Settlement reached to reform Oregon’s “sheltered workshops”

Blue and White symbol of accessibility with stack of $100 bills
Landmark Settlement to Reduce Reliance on Sheltered Workshops

Oregon will reduce its reliance on employers legally paying employees with disabilities less than minimum wages in so-called “sheltered workshops,” under a comprehensive settlement announced September 8.

The agreement, the first of its type, includes a range of specific benchmarks.

By June 30, 2017, the state must reduce the number of individuals in sheltered workshops from 1,925 to 1,530. The total number of annual hours worked by these employees must drop from 93,530 to 66,100. By June 30, 2022, 1,115 people currently in sheltered workshops must be employed by integrated employers.

In addition, the state must provide supported employment services to an estimated 4,900 people with disabilities between ages 14 and 24 through June 30, 2022, with a goal of ensuring that at least half these individuals become employees in the competitive marketplace.

Schools will no longer be barred from including sheltered workshops in their transition plans for students receiving special education services.

For many disability advocates, the settlement represents a victory against a system viewed as perpetuating discrimination against people with disabilities in the workforce.

“This case has been so important because it has moved the discussion of what people with intellectual disabilities can do with their lives into a whole other realm,” Kathy Wilde, legal director of Disability Rights Oregon, said in a news release. “The worlds of work, and of belonging to the larger community, are now open to them.”

Under the Fair Labor Standards Act, certain employers can apply for certificates with the Department of Labor that allow them to hire people deemed unlikely to be able to compete in the workforce on the basis of their disabilities. These employers, called “sheltered workshops” by their critics, are exempt from minimum wage laws.

In January 2012, attorneys from DRO, the Center for Public Representation, Miller Nash Graham & Dunn and Perkins Coie filed a class-action lawsuit against the state of Oregon, contending that its system of “sheltered workshops” violates the Americans with Disabilities Act by segregating people with disabilities from the workforce.

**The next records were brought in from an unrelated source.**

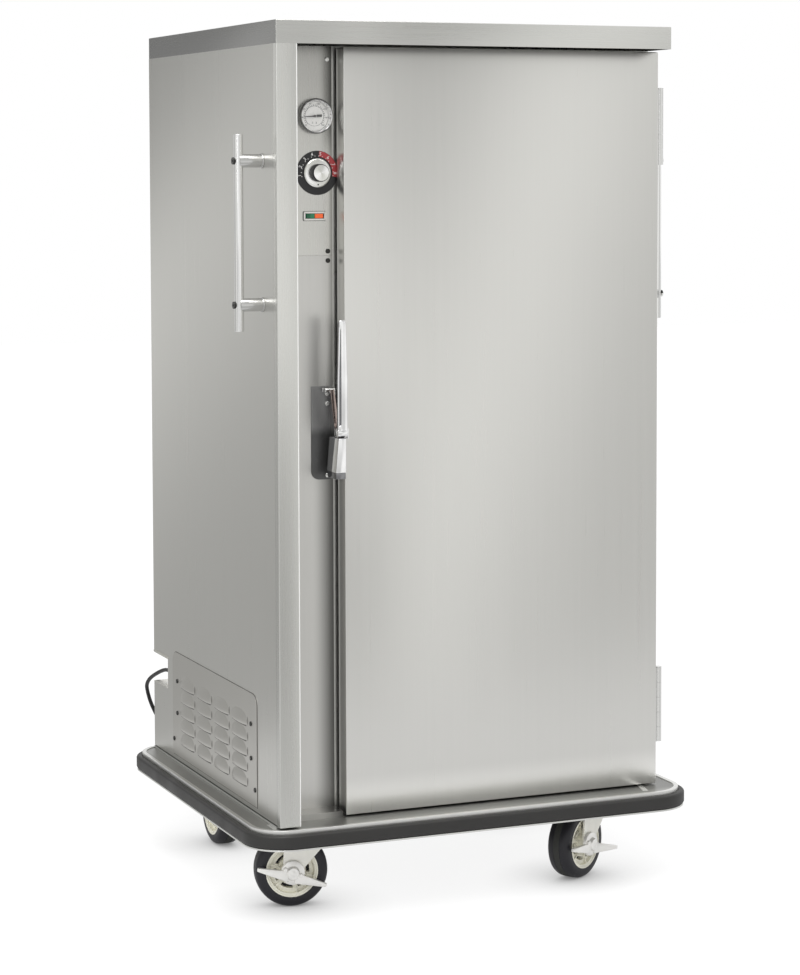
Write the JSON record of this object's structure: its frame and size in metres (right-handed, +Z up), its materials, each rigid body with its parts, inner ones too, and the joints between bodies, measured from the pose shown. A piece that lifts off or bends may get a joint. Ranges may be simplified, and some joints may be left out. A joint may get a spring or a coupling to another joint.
{
  "type": "heated banquet cabinet",
  "caption": "Insulated stainless cabinet on casters that keeps plated meals hot, with a hinged door, latch, controls, push handles and bumper.",
  "frame": {"origin": "middle of the cabinet's footprint, on the floor under the wheels", "axes": "+Z up, the door faces -Y, +X to the right as seen from the front"},
  "size_m": [0.842, 0.9155, 1.517],
  "materials": {
    "shell_steel": "fine satin, slightly warm",
    "lining_steel": "plain mill finish",
    "bright_steel": "bright satin",
    "chrome": "polished",
    "zinc_steel": "pale zinc plate, satin",
    "heater_sheath": "heat darkened",
    "bumper_rubber": "matt charcoal",
    "wheel_tread": "satin black",
    "wheel_rim": "moulded cream",
    "mineral_wool": "fibrous",
    "dial_white": "matt white with a plain scale",
    "black_plastic": "satin black",
    "cord_jacket": "smooth black jacket",
    "clear_lens": "clear",
    "green_lamp": "tinted lens",
    "red_lamp": "tinted lens"
  },
  "bodies": {
    "cabinet": {"base_deck": "zinc_steel", "bumper": "bumper_rubber", "bumper_trim": "bright_steel", "left_side_panel": "shell_steel", "right_side_panel": "shell_steel", "rear_panel": "shell_steel", "rear_service_box": "shell_steel", "top_cap": "shell_steel", "front_left_post": "shell_steel", "control_panel": "shell_steel", "recess_panel": "shell_steel", "door_frame": "shell_steel", "cavity_liner": "lining_steel", "insulation": "mineral_wool", "shelf_uprights": "lining_steel", "shelves": "lining_steel", "blower_housing": "lining_steel", "blower_motor": "zinc_steel", "heater_element": "heater_sheath", "louver_panel": "shell_steel", "thermometer_case": "chrome", "thermometer_dial": "dial_white", "thermometer_lens": "clear_lens", "thermostat_body": "zinc_steel", "thermostat_dial": "black_plastic", "indicator_bezel": "chrome", "lamp_green": "green_lamp", "lamp_red": "red_lamp", "push_handles": "bright_steel", "screws": "chrome", "hinge_frame_leaves": "bright_steel", "latch_strike": "bright_steel", "caster_plates": "zinc_steel", "rear_forks": "zinc_steel", "cord_gland": "black_plastic", "cord": "cord_jacket", "cord_coil": "cord_jacket", "plug": "black_plastic"},
    "door": {"door_skin": "shell_steel", "door_liner": "lining_steel", "door_insulation": "mineral_wool", "door_gasket": "bumper_rubber", "hinge_door_leaves": "bright_steel", "latch_body": "chrome"},
    "latch_lever": {"latch_lever": "chrome"},
    "thermostat_knob": {"thermostat_knob": "black_plastic"},
    "thermometer_needle": {"thermometer_needle": "black_plastic"},
    "blower_wheel": {"blower_wheel": "zinc_steel"},
    "front_left_wheel": {"front_left_tyre": "wheel_tread", "front_left_rim": "wheel_rim"},
    "front_right_wheel": {"front_right_tyre": "wheel_tread", "front_right_rim": "wheel_rim"},
    "rear_left_wheel": {"rear_left_tyre": "wheel_tread", "rear_left_rim": "wheel_rim"},
    "rear_right_wheel": {"rear_right_tyre": "wheel_tread", "rear_right_rim": "wheel_rim"},
    "front_left_caster": {"front_left_fork": "zinc_steel"},
    "front_left_pedal": {"front_left_brake_pedal": "zinc_steel"},
    "front_right_caster": {"front_right_fork": "zinc_steel"},
    "front_right_pedal": {"front_right_brake_pedal": "zinc_steel"}
  },
  "joints": [
    {"name": "door_hinge", "type": "hinge", "parent": "cabinet", "child": "door", "pos_m": [0.3765, -0.294, 0.825], "axis": [0, 0, 1], "range_deg": [0, 220]},
    {"name": "latch_pivot", "type": "hinge", "parent": "door", "child": "latch_lever", "pos_m": [-0.2445, -0.322, 0.826], "axis": [1, 0, 0], "range_deg": [0, 35], "stiffness_Nm_per_rad": 1.5, "springref_deg": -11.46},
    {"name": "thermostat_turn", "type": "hinge", "parent": "cabinet", "child": "thermostat_knob", "pos_m": [-0.2635, -0.262, 1.264], "axis": [0, 1, 0], "range_deg": [0, 300]},
    {"name": "thermometer_turn", "type": "hinge", "parent": "cabinet", "child": "thermometer_needle", "pos_m": [-0.2678, -0.262, 1.36], "axis": [0, 1, 0], "range_deg": [-45, 225], "stiffness_Nm_per_rad": 0.0005},
    {"name": "blower_spin", "type": "hinge", "parent": "cabinet", "child": "blower_wheel", "pos_m": [-0.2225, -0.02, 0.287], "axis": [1, 0, 0], "continuous": true},
    {"name": "front_left_swivel", "type": "hinge", "parent": "cabinet", "child": "front_left_caster", "pos_m": [-0.264, -0.2375, 0.139], "axis": [0, 0, 1], "continuous": true},
    {"name": "front_left_roll", "type": "hinge", "parent": "front_left_caster", "child": "front_left_wheel", "pos_m": [-0.3059, -0.22783, 0.0635], "axis": [0.225, 0.9744, 0], "continuous": true},
    {"name": "front_left_brake", "type": "hinge", "parent": "front_left_caster", "child": "front_left_pedal", "pos_m": [-0.3059, -0.22783, 0.0635], "axis": [0.225, 0.9744, 0], "range_deg": [-30, 0]},
    {"name": "front_right_swivel", "type": "hinge", "parent": "cabinet", "child": "front_right_caster", "pos_m": [0.264, -0.2375, 0.139], "axis": [0, 0, 1], "continuous": true},
    {"name": "front_right_roll", "type": "hinge", "parent": "front_right_caster", "child": "front_right_wheel", "pos_m": [0.22722, -0.25978, 0.0635], "axis": [-0.518, 0.8554, 0], "continuous": true},
    {"name": "front_right_brake", "type": "hinge", "parent": "front_right_caster", "child": "front_right_pedal", "pos_m": [0.22722, -0.25978, 0.0635], "axis": [-0.518, 0.8554, 0], "range_deg": [-30, 0]},
    {"name": "rear_left_roll", "type": "hinge", "parent": "cabinet", "child": "rear_left_wheel", "pos_m": [-0.279, 0.216, 0.0635], "axis": [1, 0, 0], "continuous": true},
    {"name": "rear_right_roll", "type": "hinge", "parent": "cabinet", "child": "rear_right_wheel", "pos_m": [0.279, 0.216, 0.0635], "axis": [1, 0, 0], "continuous": true}
  ]
}
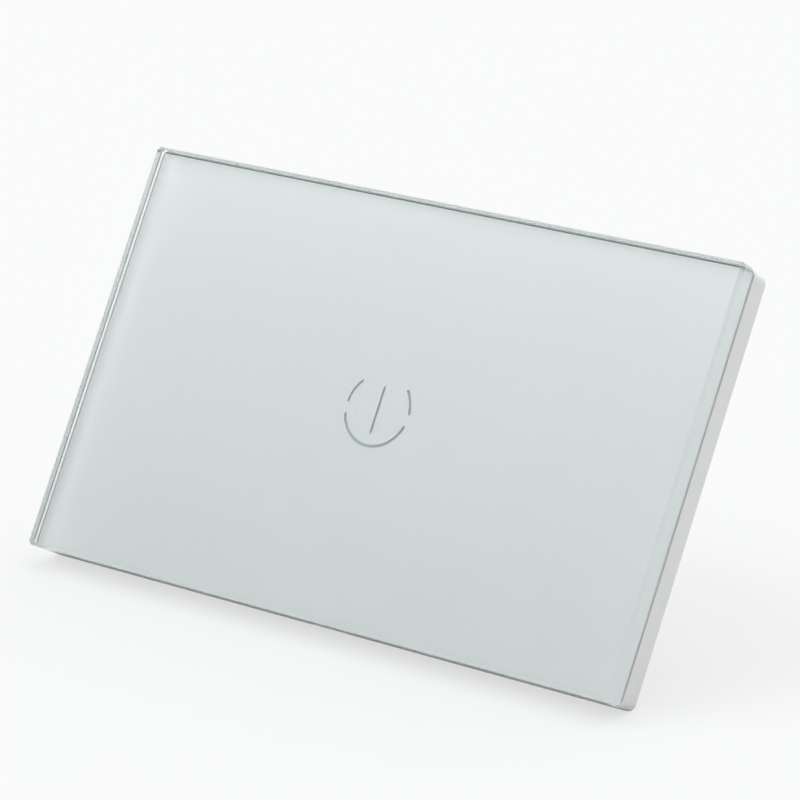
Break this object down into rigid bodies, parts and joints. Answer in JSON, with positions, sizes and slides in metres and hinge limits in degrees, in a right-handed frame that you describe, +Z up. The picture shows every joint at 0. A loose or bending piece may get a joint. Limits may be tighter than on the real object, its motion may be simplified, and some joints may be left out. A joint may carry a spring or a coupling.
{
  "type": "smart light switch",
  "caption": "Landscape glass-fronted touch light switch on a clip-in frame, with a steel strap, rear housing, relay, radio board and screw terminals.",
  "frame": {"origin": "centre of the panel in the plane of the wall, which is the rear face of the steel strap", "axes": "+X right as a user sees the switch, +Y into the wall, +Z up; the glass faces -Y"},
  "size_m": [0.118, 0.0349, 0.0716],
  "materials": {
    "clear_glass": "clear float glass, polished edges",
    "white_film": "white back paint of the glass",
    "foam_tape": "thin grey-brown adhesive tape",
    "frame_plastic": "fine matt moulded, light grey-white",
    "base_plastic": "matt moulded white",
    "strap_steel": "zinc-plated sheet steel",
    "screw_steel": "zinc-plated screws",
    "housing_plastic": "fine matt moulded, light grey-white",
    "touch_circuit": "white solder mask",
    "green_circuit": "green solder mask",
    "chip_black": "moulded chip",
    "spring_steel": "bright spring wire",
    "lamp_lens": "clear lamp on a white base",
    "frosted_plastic": "frosted light guide",
    "shield_metal": "tinned sheet",
    "connector_plastic": "black connector body",
    "relay_plastic": "blue moulded case",
    "copper_wire": "enamelled copper winding",
    "relay_iron": "plated soft iron",
    "contact_metal": "contact brass",
    "ferrite": "dark ferrite",
    "bobbin_plastic": "black coil former",
    "yellow_tape": "yellow coil tape",
    "can_sleeve": "dark sleeve, bare end",
    "fuse_brown": "brown moulded fuse",
    "varistor_blue": "blue epoxy coat",
    "terminal_plastic": "green terminal block"
  },
  "bodies": {
    "base": {"base_frame": "base_plastic", "mounting_strap": "strap_steel", "strap_screws": "screw_steel", "rear_housing": "housing_plastic", "housing_screws": "screw_steel", "touch_board": "touch_circuit", "board_screws": "screw_steel", "touch_chip": "chip_black", "touch_spring": "spring_steel", "indicator_leds": "lamp_lens", "light_guide": "frosted_plastic", "wifi_board": "green_circuit", "wifi_shield": "shield_metal", "link_header": "connector_plastic", "link_socket": "connector_plastic", "power_board": "green_circuit", "relay_base": "relay_plastic", "relay_cover": "relay_plastic", "relay_bobbin": "bobbin_plastic", "relay_winding": "copper_wire", "relay_core": "relay_iron", "relay_yoke": "relay_iron", "relay_fixed_contact": "contact_metal", "transformer_core": "ferrite", "transformer_bobbin": "bobbin_plastic", "transformer_winding": "yellow_tape", "capacitor_1": "can_sleeve", "capacitor_2": "can_sleeve", "fuse": "fuse_brown", "varistor": "varistor_blue", "choke_core": "ferrite", "choke_winding": "copper_wire", "bridge_rectifier": "chip_black", "regulator_chip": "chip_black", "terminal_block": "terminal_plastic", "terminal_contact_1": "contact_metal", "terminal_contact_2": "contact_metal", "terminal_contact_3": "contact_metal"},
    "front_panel": {"glass_panel": "clear_glass", "icon_film": "white_film", "adhesive_tape": "foam_tape", "front_frame": "frame_plastic"},
    "relay_armature": {"relay_armature": "relay_iron", "relay_contact_spring": "contact_metal"},
    "terminal_screw_1": {"terminal_screw_1": "screw_steel"},
    "terminal_cage_1": {"terminal_cage_1": "screw_steel"},
    "terminal_screw_2": {"terminal_screw_2": "screw_steel"},
    "terminal_cage_2": {"terminal_cage_2": "screw_steel"},
    "terminal_screw_3": {"terminal_screw_3": "screw_steel"},
    "terminal_cage_3": {"terminal_cage_3": "screw_steel"}
  },
  "joints": [
    {"name": "panel_pull", "type": "slide", "parent": "base", "child": "front_panel", "axis": [0, -1, 0], "range_m": [0, 0.03]},
    {"name": "terminal_screw_1_turn", "type": "hinge", "parent": "base", "child": "terminal_screw_1", "pos_m": [-0.00762, 0.02, -0.0135], "axis": [0, -1, 0], "range_deg": [0, 1800]},
    {"name": "terminal_clamp_1_rise", "type": "slide", "parent": "base", "child": "terminal_cage_1", "axis": [0, 1, 0], "range_m": [0, 0.0025]},
    {"name": "terminal_screw_2_turn", "type": "hinge", "parent": "base", "child": "terminal_screw_2", "pos_m": [0, 0.02, -0.0135], "axis": [0, -1, 0], "range_deg": [0, 1800]},
    {"name": "terminal_clamp_2_rise", "type": "slide", "parent": "base", "child": "terminal_cage_2", "axis": [0, 1, 0], "range_m": [0, 0.0025]},
    {"name": "terminal_screw_3_turn", "type": "hinge", "parent": "base", "child": "terminal_screw_3", "pos_m": [0.00762, 0.02, -0.0135], "axis": [0, -1, 0], "range_deg": [0, 1800]},
    {"name": "terminal_clamp_3_rise", "type": "slide", "parent": "base", "child": "terminal_cage_3", "axis": [0, 1, 0], "range_m": [0, 0.0025]},
    {"name": "relay_pull_in", "type": "hinge", "parent": "base", "child": "relay_armature", "pos_m": [-0.0243, 0.0215, 0.002], "axis": [0, 0, -1], "range_deg": [0, 5], "stiffness_Nm_per_rad": 0.005, "springref_deg": -5.73}
  ],
  "couplings": [
    {"joint": "terminal_screw_1_turn", "follows": "terminal_clamp_1_rise", "rad_per_m": 12566},
    {"joint": "terminal_screw_2_turn", "follows": "terminal_clamp_2_rise", "rad_per_m": 12566},
    {"joint": "terminal_screw_3_turn", "follows": "terminal_clamp_3_rise", "rad_per_m": 12566}
  ]
}
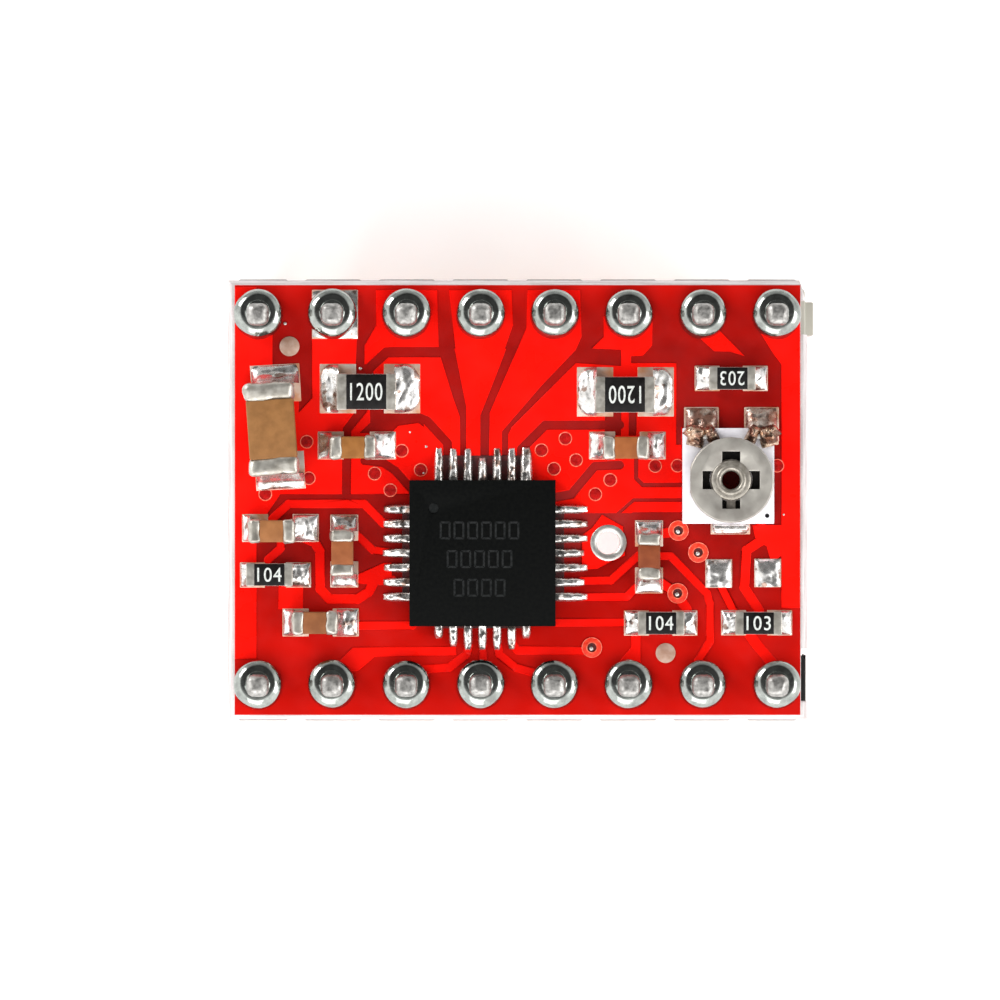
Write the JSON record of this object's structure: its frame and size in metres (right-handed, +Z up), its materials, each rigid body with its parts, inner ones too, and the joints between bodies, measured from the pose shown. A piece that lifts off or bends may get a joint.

At the time, the state’s more than 2,000 individuals employed at subminimum wages were making on average $3.72 an hour. Despite their employers’ promises that they were providing these employees marketable skills, fewer than 5 percent of these employees ever transfer into integrated settings, the lawsuit alleged.

The Department of Justice intervened on the plaintiff’s behalf in March 2013. Two months later, then-Gov. John Kitzhaber issued an executive order, phasing out the state’s funding of “sheltered workshops” by 2015.

Although the agreement does not seek to end all “sheltered workshops” in the state, the parties believe the agreement will “ensure that those who want to work in integrated settings have a realistic opportunity to do so,” the DOJ stated in a fact sheet [PDF].

“People with disabilities deserve opportunities to work alongside their friends, peers and neighbors without disabilities and to earn fair wages,” said Vanita Gupta, head of the Justice Department’s Civil Rights Division, in a news release. “We are pleased that the state of Oregon has fully embraced integrated employment services for people with intellectual and developmental disabilities and we look forward to the new ways people with intellectual and developmental disabilities will be able to contribute to their communities as this proposed agreement is implemented.”

The settlement is still subject to approval by the U.S. District Court for the District of Oregon.

Disability Rights Oregon and Disability Rights Washington, the publisher of Rooted in Rights, are part of the federally funded protection and advocacy system and members of the National Disability Rights Network.